Sé lo que debo hacer y hago lo que no debo hacer, decía un poeta latino. Lo que le sucedía a él suele suceder a las naciones en que se hace lo que no se debe a sabiendas.
En 1800, el virrey del Río de la Plata, el marqués de Avilés, ordenó convertir en propietarios a los indios de las Misiones Jesuíticas, decadentes a partir de la expulsión de los religiosas.
Fue aquella una decisión atinada: los administradores civiles que reemplazaron a los padres robaban a manos llenas, y obligaban a la Corona a cubrir los déficits de las Misiones, que anteriormente tenían superávits.
Fue muy difícil cumplir la orden virreinal, a causa de la oposición de los criollos, que preferían seguir usurpando las tierras misioneras, apoderándose de los bienes comunales y haciendo trabajar a los indios por poco o nada.
Aquella decisión virreinal pertenecía al espíritu de la Ilustración, ese movimiento que pretendió organizar la administración pública sobre una base racional.
Dentro de las limitaciones del sistema colonial, la Ilustración llegó de algún modo al Río de la Plata.
Si la tierra era la principal fuente de producción, convenía ponerla al alcance de quienes quisieran trabajarla, evitando la especulación y el acaparamiento.
Con eso se hubiera favorecido a los nuevos propietarios, y se hubieran aumentado los ingresos de la Corona.
España tomaba en cuenta los resultados positivos de la modernización del sistema agrario en Inglaterra y en Francia, y se proponía hacer lo mismo en América, pero sin resultados.
La Independencia trató de imponer criterios ilustrados en la cuestión agraria, contra todas las dificultades.
Si el sistema se había mantenido, si “tres centurias un cetro oprimió”, no fue sin colaboración local: al fin y al cabo, los españoles eran solo el uno por ciento de la población del Paraguay en 1811.
La Junta de Gobierno de junio del once trató de fomentar la agricultura y chocó con la oposición de los propietarios y comerciantes rurales, enemigos de cambiar un sistema basado en el trabajo forzado.
Al doctor Francia se le atribuye la invención de las Estancias de la Patria, que no fueron sino las estancias del rey, existentes en todo el Río de la Plata, para proveer de carne y de montados al ejército.
La mayoría de las Estancias de la Patria se asentaban en tierras indígenas, según señala Branislava Susnik.
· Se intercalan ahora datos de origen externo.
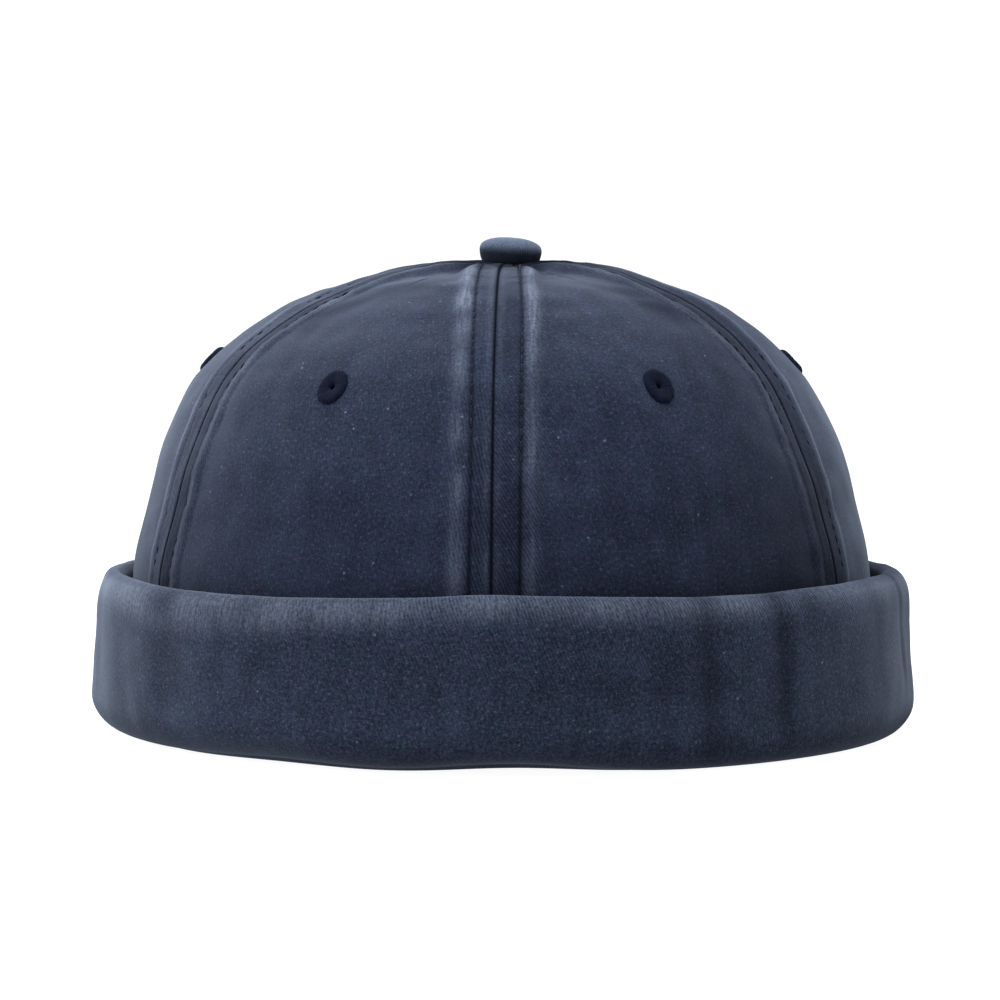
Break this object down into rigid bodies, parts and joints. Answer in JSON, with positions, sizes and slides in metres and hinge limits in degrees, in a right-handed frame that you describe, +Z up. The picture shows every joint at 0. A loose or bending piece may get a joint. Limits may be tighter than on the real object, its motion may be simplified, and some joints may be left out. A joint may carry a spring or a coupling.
{
  "type": "sailor cap",
  "caption": "Brimless sailor cap in washed cotton twill: a dome of sewn panels with stitched eyelets, a covered top button and a turned-up cuff.",
  "frame": {"origin": "centre of the cap's outline, on the surface that its cuff rests on", "axes": "+Z up through the top button, -Y towards the front of the cap, +X towards the right as the front is seen"},
  "size_m": [0.199, 0.2236, 0.1172],
  "materials": {
    "crown_cloth": "brushed and garment-washed cotton twill, navy, worn paler on the seam edges",
    "cuff_cloth": "the same washed navy cotton twill, with its diagonal showing",
    "eyelet_thread": "satin-stitched dark navy thread",
    "button_cloth": "navy cotton twill pulled tight over a domed disc",
    "post_steel": "plain"
  },
  "bodies": {
    "root": {"panel_front_right": "crown_cloth", "panel_side_right": "crown_cloth", "panel_back_right": "crown_cloth", "panel_back_left": "crown_cloth", "panel_side_left": "crown_cloth", "panel_front_left": "crown_cloth", "eyelet_front_right": "eyelet_thread", "eyelet_side_right": "eyelet_thread", "eyelet_back_right": "eyelet_thread", "eyelet_back_left": "eyelet_thread", "eyelet_side_left": "eyelet_thread", "eyelet_front_left": "eyelet_thread", "cuff": "cuff_cloth", "top_button": "button_cloth", "button_post": "post_steel"}
  },
  "joints": []
}
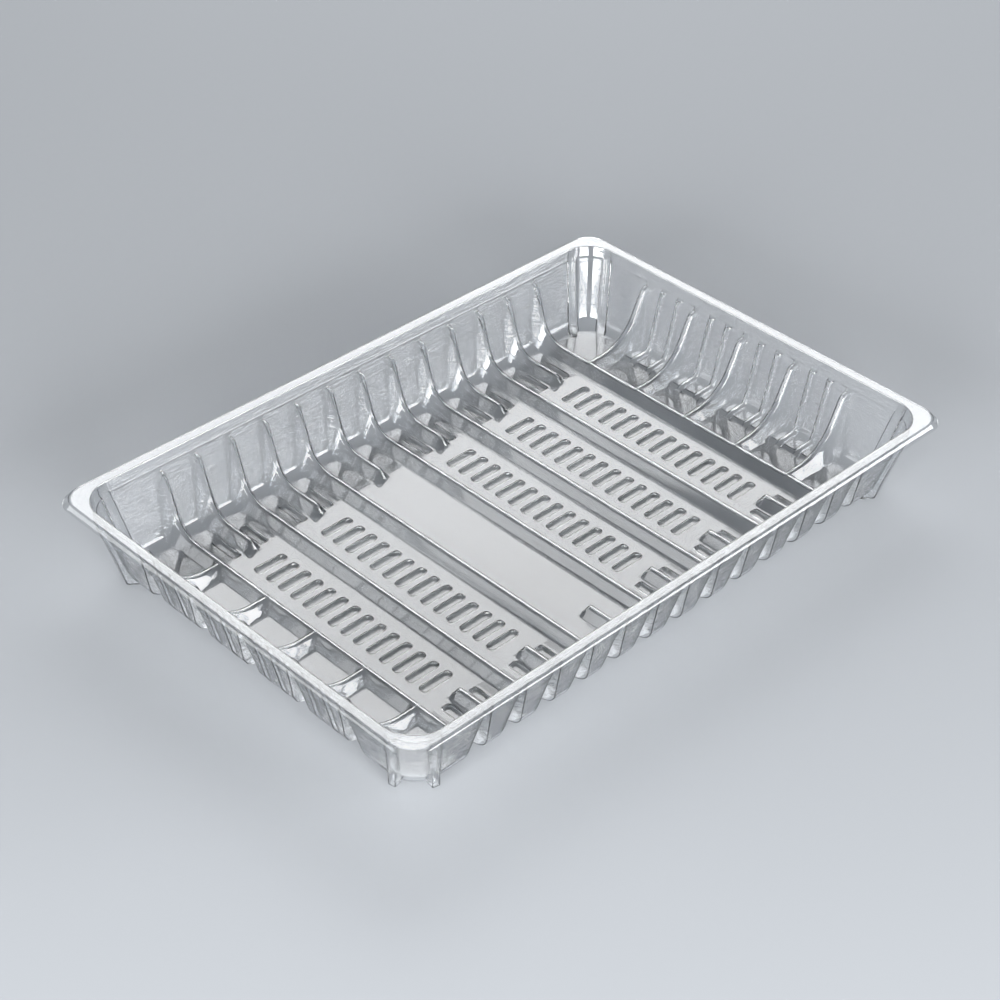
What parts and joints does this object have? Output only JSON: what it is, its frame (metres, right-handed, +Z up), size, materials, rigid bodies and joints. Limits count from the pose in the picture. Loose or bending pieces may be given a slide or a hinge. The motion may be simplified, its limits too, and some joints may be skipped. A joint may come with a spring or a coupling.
{
  "type": "thermoformed food tray",
  "caption": "Open clear thermoformed tray with a flat flange, pleated long walls, ribbed end walls, ridges across the floor and rows of round-ended grooves.",
  "frame": {"origin": "middle of the tray's outline, on the plane that it stands on", "axes": "+X along the long side, +Y along the short side, +Z up out of the tray"},
  "size_m": [0.285, 0.1948, 0.0356],
  "materials": {
    "clear_sheet": "clear, glossy, drawn from PET sheet"
  },
  "bodies": {
    "root": {"tray": "clear_sheet"}
  },
  "joints": []
}
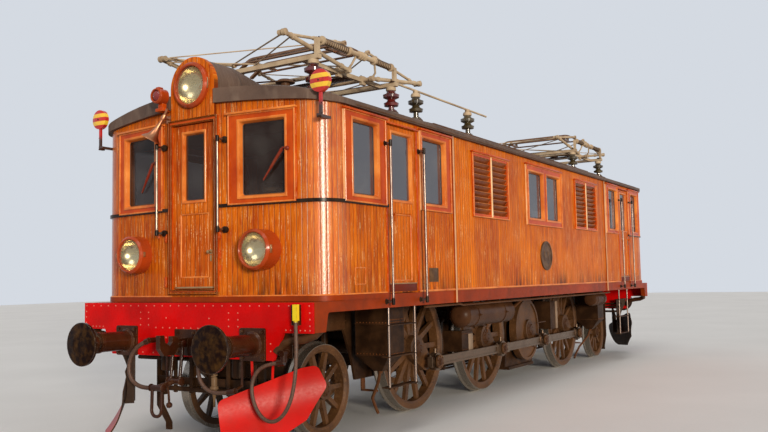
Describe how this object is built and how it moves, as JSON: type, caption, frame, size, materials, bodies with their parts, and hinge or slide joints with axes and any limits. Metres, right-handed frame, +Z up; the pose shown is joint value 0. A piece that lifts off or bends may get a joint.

En 1848, Carlos Antonio López confiscó lo que quedaba de las antiguas comunidades indígenas, obligando a miles de indios a trabajar para el Gobierno.
No hubo ninguna reforma agraria radical en aquellas décadas.
Con las leyes de 1883 y 1885, el general Bernardino Caballero remató tierras fiscales, y otras que no lo eran, con daño de sus propietarios.
Todavía quedaron tierras fiscales para el general Alfredo Stroessner, quien entregó millones de hectáreas a sus amigos y a especuladores extranjeros, so pretexto de reforma agraria. La especulación continúa, en beneficio de una minoría y perjuicio de la inmensa mayoría.
Sabemos que debería ser al revés, pero los intereses particulares mantienen el sistema. ¡Qué bien nos vendría un poco más de Ilustración!